Leverage is expressed as a ratio (such as 2:1, 5:1, or 10:1). Higher ratios increase sensitivity to price movements, not profitability by default.
How does margin work when trading Bitcoin CFDs?
Margin is the amount of capital you must deposit to open and maintain a leveraged Bitcoin CFD position . There are two key types:
- Initial margin : the amount required to open the trade
- Maintenance margin : the minimum balance required to keep the position open
If your account equity falls below the maintenance margin due to losses, the broker may issue a margin call or close the position automatically. According to regulatory frameworks such as those enforced by European authorities, retail traders are subject to capped leverage levels to limit systemic risk.
How do you choose an appropriate leverage level?
Choosing leverage depends on volatility tolerance, trade duration, and risk management rules, not on expected returns . Lower leverage is generally more sustainable for Bitcoin due to frequent sharp price swings.
Some traders choose to use:
- Short-term trades: lower leverage than intuition suggests
- High volatility periods: reduce leverage further
- A common risk-management approach is to adjust leverage relative to stop-loss distance
How does leverage affect profits and losses?
Leverage amplifies both gains and losses by the same factor . A 2% move in Bitcoin becomes a 10% account impact at 5:1 leverage, before costs.
Key implications:
- Profits are calculated on full exposure, not deposited margin
- Losses can exceed the initial margin if not protected
- Transaction costs and overnight financing scale with position size
Leverage changes speed, not probability. It accelerates outcomes rather than improving trade accuracy.

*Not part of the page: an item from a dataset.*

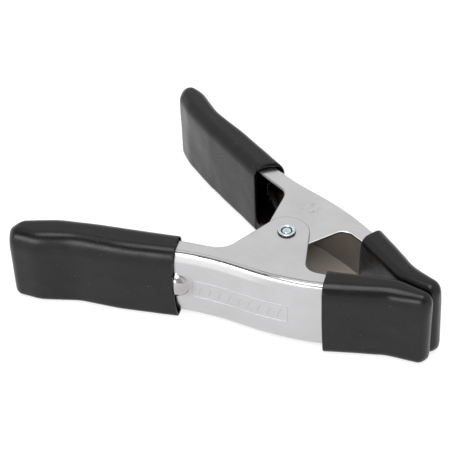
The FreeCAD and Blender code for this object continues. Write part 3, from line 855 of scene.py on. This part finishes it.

What is a margin call and forced liquidation?
A margin call occurs when your account equity approaches the minimum required to keep a leveraged Bitcoin CFD position open . If losses continue and no action is taken, the broker may liquidate the position automatically to prevent further losses.
In fast-moving Bitcoin markets, liquidation can happen quickly, sometimes during temporary price spikes, making pre-emptive risk controls more reliable than reactive ones.
How should stop-loss orders be used with leverage?
Stop-loss orders are essential when using leverage in Bitcoin CFD trading because they define risk before the trade is opened . Without them, losses are limited only by available margin and broker safeguards.
Effective stop-loss use includes:
- Setting stops based on market structure, not margin limits
- Calculating position size after deciding stop distance
- Avoiding extremely tight stops during high volatility
Stops are not guarantees in extreme market gaps, but they are the primary defence against leverage misuse.
What risks are specific to leveraged Bitcoin CFDs?
Bitcoin CFDs carry additional risks beyond traditional leveraged instruments due to Bitcoin’s market structure.
These include:
- Sudden volatility from macro or regulatory news
- Weekend price gaps when liquidity is thinner
- Funding and overnight holding costs
- Emotional overtrading due to rapid profit and loss swings
According to regulatory risk disclosures, retail traders consistently underestimate downside speed in leveraged crypto-linked products
What is a practical example of using leverage on Bitcoin CFDs?
Assume Bitcoin trades at €40,000 and you open a CFD position worth €8,000 using 4:1 leverage, posting €2,000 margin.
- A 5% price rise (€2,000) results in a €400 profit
- A 5% price drop results in a €400 loss
- A 25% adverse move would fully exhaust the margin
This illustrates why leverage choice must align with realistic Bitcoin price fluctuations, not optimistic forecasts.
FAQs
1. Is higher leverage better for Bitcoin CFD trading?
No. Higher leverage increases risk exposure, not trading skill. In volatile markets like Bitcoin, excessive leverage often leads to liquidation before a trade thesis can play out.
2. Can you lose more than your deposit trading Bitcoin CFDs?
Depending on broker protections and market conditions, losses can exceed the initial margin if positions are not properly managed. Negative balance protection policies vary by jurisdiction.
Glossary
Bitcoin CFD
A Contract for Difference referencing Bitcoin’s price, allowing traders to speculate on price movements without owning the underlying cryptocurrency.
Leverage
A trading mechanism that allows a trader to control a larger position using a smaller amount of capital, expressed as a ratio.
Margin
The capital required to open and maintain a leveraged position acts as collateral against potential losses.
Margin call
A notification or threshold event indicating that additional funds are required to keep a leveraged position open.
Stop-loss order
An instruction to close a position automatically at a predefined price level to limit losses.